Guten Tag
Mein Klient ist bei seiner eigenen GmbH angestellt und hat aktuell eine sehr schlechte Auftragslage. Er hat Anspruch auf Corona Erwerbsersatzentschädigung. Obwohl er aktuell kein anderes Einkommen hat, um seinen Lebensunterhalt zu bestreiten, wird diese Entschädigung von der Ausgleichskasse direkt mit Ausständen der Firma bei der Ausgleichskasse (AHV, ALV-Beiträge) verrechnet, so dass er auf Monate hinaus kein Einkommen haben wird. Gemäss Auskunft der Ausgleichskasse Bern wird das bei allen juristischen Firmen so gehandhabt.
Wie müsste mein Klient vorgehen, damit er die Möglichkeit bekommt, die Corona-Ersatzentschädigung für seinen Lebensunterhalt zu verwenden?
Vielen Dank für eine Einschätzung von Euch!
Freundliche Grüsse
Markus Widmer
Frage beantwortet am
Peter Mösch Payot
Expert*in Sozialversicherungsrecht
Sehr geehrter Herr Widmer
Es geht bei den hier in Frage stehenden Leistungen wohl um Leistungen gemäss Art. 2 Abs. 3 und Abs. 3bis der Verordnung über Massnahmen bei Erwerbsausfall im Zusammenhang mit dem Coronavirus (SR 830.31).
Die Veordnung und die Basis in Art. 15 des zu Grunde liegende Covid-Gesetz (SR 818.102; https://www.fedlex.admin.ch/eli/cc/2020/711/de sieht keinen Verweis auf eine Verrechnungsmöglichkeit vor.
Nach meinen Recherchen besteht zur Frage keine Rechtsprechung.
Nach meiner Ansicht besteht bei dieser Rechtslage aktuell keine Rechtsgrundlage, die Covid-EO-Ansprüche mti Gegenansprüchen nach AHVG oder AVIG zu verrechnen.
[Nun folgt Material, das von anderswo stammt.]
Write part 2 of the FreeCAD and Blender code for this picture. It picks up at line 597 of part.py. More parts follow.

Es fehlt nämlich jeder Verweis auf entsprechende Verrechnungsgrundlagen des EOG (Art. 20 Abs. 2 EOG) der oder AHVG (Art. 20 AHVG).
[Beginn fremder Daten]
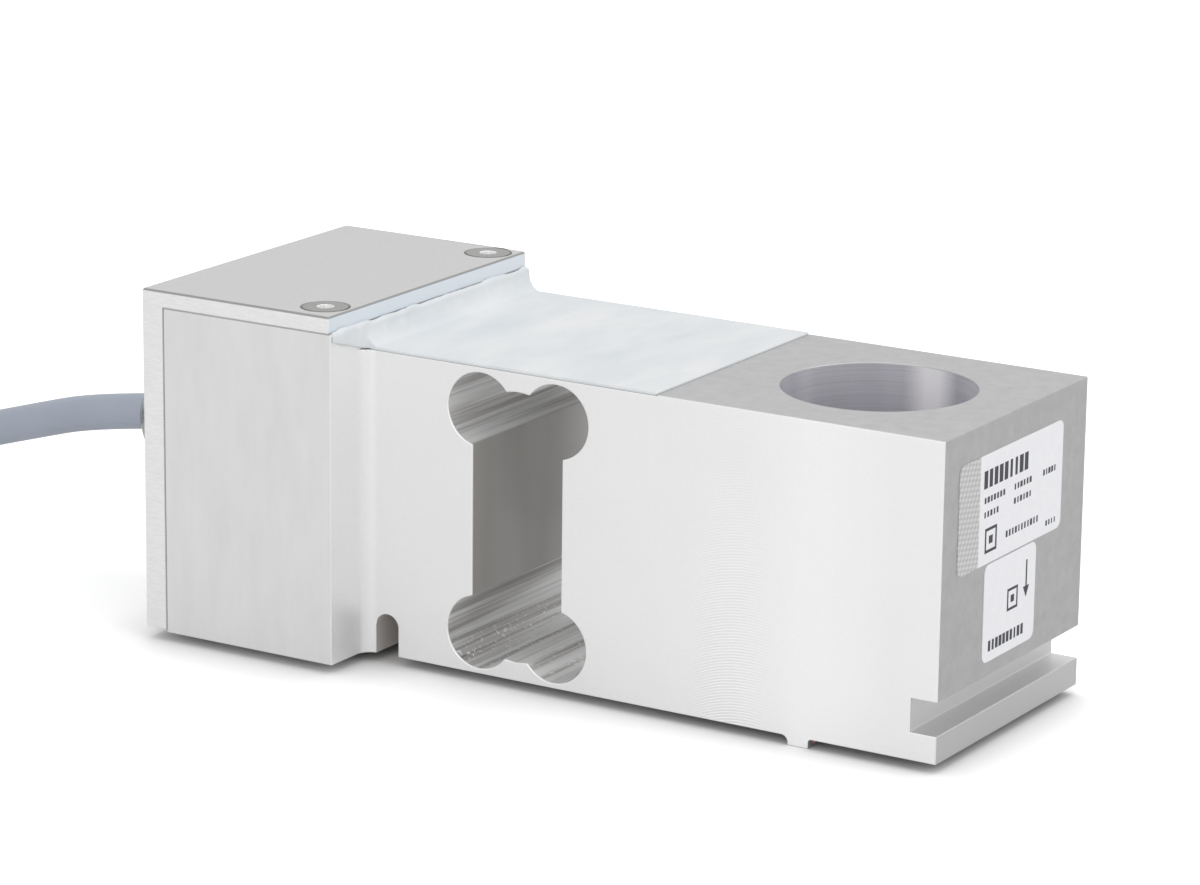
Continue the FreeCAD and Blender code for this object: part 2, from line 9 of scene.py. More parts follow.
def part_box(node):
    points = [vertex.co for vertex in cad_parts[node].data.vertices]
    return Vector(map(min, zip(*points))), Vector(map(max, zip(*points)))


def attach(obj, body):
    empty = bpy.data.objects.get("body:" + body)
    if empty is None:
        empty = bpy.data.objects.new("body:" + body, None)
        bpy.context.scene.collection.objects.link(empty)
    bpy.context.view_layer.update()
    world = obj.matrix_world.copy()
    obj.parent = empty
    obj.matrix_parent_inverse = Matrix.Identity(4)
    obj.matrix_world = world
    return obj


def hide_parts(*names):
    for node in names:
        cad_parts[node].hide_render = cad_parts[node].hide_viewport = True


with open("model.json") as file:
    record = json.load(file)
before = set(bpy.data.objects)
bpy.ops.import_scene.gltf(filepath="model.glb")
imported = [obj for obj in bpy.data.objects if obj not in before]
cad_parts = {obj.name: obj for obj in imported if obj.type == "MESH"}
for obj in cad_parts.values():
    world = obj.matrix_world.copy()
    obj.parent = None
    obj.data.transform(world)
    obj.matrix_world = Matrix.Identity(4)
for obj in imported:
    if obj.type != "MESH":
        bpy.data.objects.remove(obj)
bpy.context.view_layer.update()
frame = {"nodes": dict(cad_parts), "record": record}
nodes = frame["nodes"]
print("frame loaded:", len(nodes), "nodes")


# Metres and degrees, looking at the beam's front side and its load end.
camera = {"place": (0.40534, -0.6648, 0.2469), "turn": (75.0908, -0.6475, 31.6355), "lens": 142.14}


def addCamera():
    data = bpy.data.cameras.new("camera")
    data.lens = camera["lens"]
    data.sensor_width = 36.0
    data.clip_start = 0.01
    view = bpy.data.objects.new("camera", data)
    view.location = camera["place"]
    view.rotation_euler = Euler([math.radians(angle) for angle in camera["turn"]])
    bpy.context.collection.objects.link(view)
    bpy.context.scene.camera = view


class Socket:
    # A socket that adds Math nodes when it is used in an expression.
    def __init__(self, graph, out):
        self.graph = graph
        self.out = out

    def math(self, operation, other=None):
        values = [self] if other is None else [self, other]
        return self.graph.node("ShaderNodeMath", {"operation": operation}, values)

    def __add__(self, other):
        return self.math("ADD", other)

    def __sub__(self, other):
        return self.math("SUBTRACT", other)

    def __mul__(self, other):
        return self.math("MULTIPLY", other)

    def __truediv__(self, other):
        return self.math("DIVIDE", other)

    def __rsub__(self, other):
        return self.graph.node("ShaderNodeMath", {"operation": "SUBTRACT"}, [other, self])

    __radd__ = __add__
    __rmul__ = __mul__

    def above(self, edge, soft=0.0001):
        # 0 below the edge, 1 above it, with a soft step between.
        ramp = (self - (edge - soft)) / (2 * soft)
        return ramp.math("MINIMUM", 1).math("MAXIMUM", 0)

    def below(self, edge, soft=0.0001):
        return 1 - self.above(edge, soft)

    def between(self, low, high, soft=0.0001):
        return self.above(low, soft) * self.below(high, soft)


class Graph:
    # A node tree and the ways its nodes are made.
    def __init__(self, tree):
        self.tree = tree

    def node(self, kind, settings, values, out=0):
        made = self.tree.nodes.new(kind)
        for key, setting in settings.items():
            if key == "stops":
                self.setStops(made.color_ramp, setting)
            else:
                setattr(made, key, setting)
        pairs = values.items() if isinstance(values, dict) else enumerate(values)
        for key, value in pairs:
            self.feed(made.inputs[key], value)
        return Socket(self, made.outputs[out])

    def setStops(self, ramp, stops):
        while len(ramp.elements) > 1:
            ramp.elements.remove(ramp.elements[0])
        for index, (place, colour) in enumerate(stops):
            stop = ramp.elements[0] if index == 0 else ramp.elements.new(place)
            stop.position = place
            stop.color = (*colour, 1)

    def feed(self, entry, value):
        if isinstance(value, Socket):
            self.tree.links.new(value.out, entry)
        elif entry.type == "RGBA" and len(value) == 3:
            entry.default_value = (*value, 1)
        else:
            entry.default_value = value


class Finish(Graph):
    # One material: its pattern reads Object coordinates.
    def __init__(self, name):
        self.material = bpy.data.materials.new(name)
        self.material.use_nodes = True
        super().__init__(self.material.node_tree)
        self.shader = self.tree.nodes["Principled BSDF"]
        self.place = self.node("ShaderNodeTexCoord", {}, [], out="Object")

    def axes(self):
        return [self.node("ShaderNodeSeparateXYZ", {}, [self.place], out=i) for i in range(3)]

    def stretched(self, scale):
        return self.node("ShaderNodeMapping", {}, {"Vector": self.place, "Scale": scale})

    def noise(self, scale, detail=3.0, rough=0.5, vector=None):
        settings = {"Vector": vector or self.place, "Scale": scale, "Detail": detail, "Roughness": rough}
        return self.node("ShaderNodeTexNoise", {}, settings)

    def blend(self, mask, first, second):
        # The first colour where the mask is 0, the second where it is 1.
        keys = {"Factor": mask, 6: first, 7: second}
        return self.node("ShaderNodeMix", {"data_type": "RGBA"}, keys, out=2)

    def ramp(self, value, stops):
        return self.node("ShaderNodeValToRGB", {"stops": stops}, [value])

    def bump(self, height, strength, distance):
        values = {"Height": height, "Strength": strength, "Distance": distance}
        return self.node("ShaderNodeBump", {}, values)

    def finish(self, **sockets):
        for key, value in sockets.items():
            self.feed(self.shader.inputs[key.replace("_", " ")], value)
        return self.material


def grey(level, warm=0.0):
    return (level * (1 + warm), level, level * (1 - warm))


# A white room: the camera and the gloss see it nearly white, the rest lights the part plainly.
studio = {"light": 0.62, "gloss": 0.86, "floorSize": 6.0, "floorLight": 0.8, "floorSeen": 1.3,
          "shadowReach": 0.014, "shadowTone": 0.6,
          "softboxes": {"topSoftbox": ((-0.1, 0.45, 1.2), (1.3, 1.2), 4.4),
                        "frontSoftbox": ((0.1, -1.3, 0.55), (1.2, 0.8), 5.0),
                        "rightSoftbox": ((1.3, 0.2, 0.6), (1.5, 1.4), 6.3)}}


def addSoftbox(name, place, size, power):
    data = bpy.data.lights.new(name, "AREA")
    data.shape = "RECTANGLE"
    data.size, data.size_y = size
    data.energy = power
    lamp = bpy.data.objects.new(name, data)
    lamp.location = place
    lamp.rotation_euler = (Vector((0, 0, 0.03)) - Vector(place)).to_track_quat("-Z", "Y").to_euler()
    bpy.context.collection.objects.link(lamp)


def makeWorld():
    world = bpy.data.worlds.new("studio")
    world.use_nodes = True
    bpy.context.scene.world = world
    g = Graph(world.node_tree)
    seen = g.node("ShaderNodeLightPath", {}, [], out="Is Camera Ray")
    glossy = g.node("ShaderNodeLightPath", {}, [], out="Is Glossy Ray") * studio["gloss"]
    light = g.tree.nodes["Background"]
    g.feed(light.inputs["Color"], (1.0, 1.0, 1.0))
    g.feed(light.inputs["Strength"], seen.math("MAXIMUM", glossy).math("MAXIMUM", studio["light"]))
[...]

Dem entsprechend sieht denn auch das Kreisschreiben über die Entschädigung bei Massnahmen zur Bekämpfung des Coronavirus - Corona-Erwerbsersatz (KS CE) in RZ 1078 vor (siehe https://sozialversicherungen.admin.ch/de/d/12721/download), dass die entsprechenden Verrechnungsregeln des EOG NICHT anwendbar sind.
Vor diesem Hintergrund rate ich eine Einsprache, bzw. das Verlangen einer Verfügung und eine Einsprache gegen jede Verrechnung.
Meines Erachtens sind die Erfolgsaussichten relativ gut.
Selbst wenn aber (was ich nicht annehme), das EOG analog anwendbar wäre, können nur Leistungen nach dem EOG, dem AHVG und dem Bundesgesetz vom 20. Juni 1952 über die Familienzulagen in der Landwirtschaft (nicht aber nach dem AVIG) mit fälligen Entschädigungen verrechnet werden.
Weiter gilt mindestens: Wie bei der Situation bei einer Betreibung (vgl. Art. 93 des Bundesgesetzes über Schuldbetreibung und Konkurs [SchKG; SR 281.1]) sowie in Anwendung von Art. 125 Abs. 2 des Obligationenrechts (OR; SR 220) ist bei der Verrechnung nach der Rechtsprechung des Bundesgerichts eine Verrechnung ausgeschlossen, soweit die Einkünfte des Versicherten das betreibungsrechtlich massgebende Existenzminimum nicht erreichen (siehe schon BGE 107 V 72 = ZAK 1983 S. 70).
Dies gilt aber nicht, wo pfändbares Vermögen vorhanden ist und herangezogen werden kann.Dies ist sowohl in der zweiginternen wie auch in der zweigübergreifenden Verrechnung zu beachten.
In casu lohnt es sich also, Rechtsmittel zu erheben oder wo nötig, weitere juristische Unterstützung in Anspruch zu nehmen.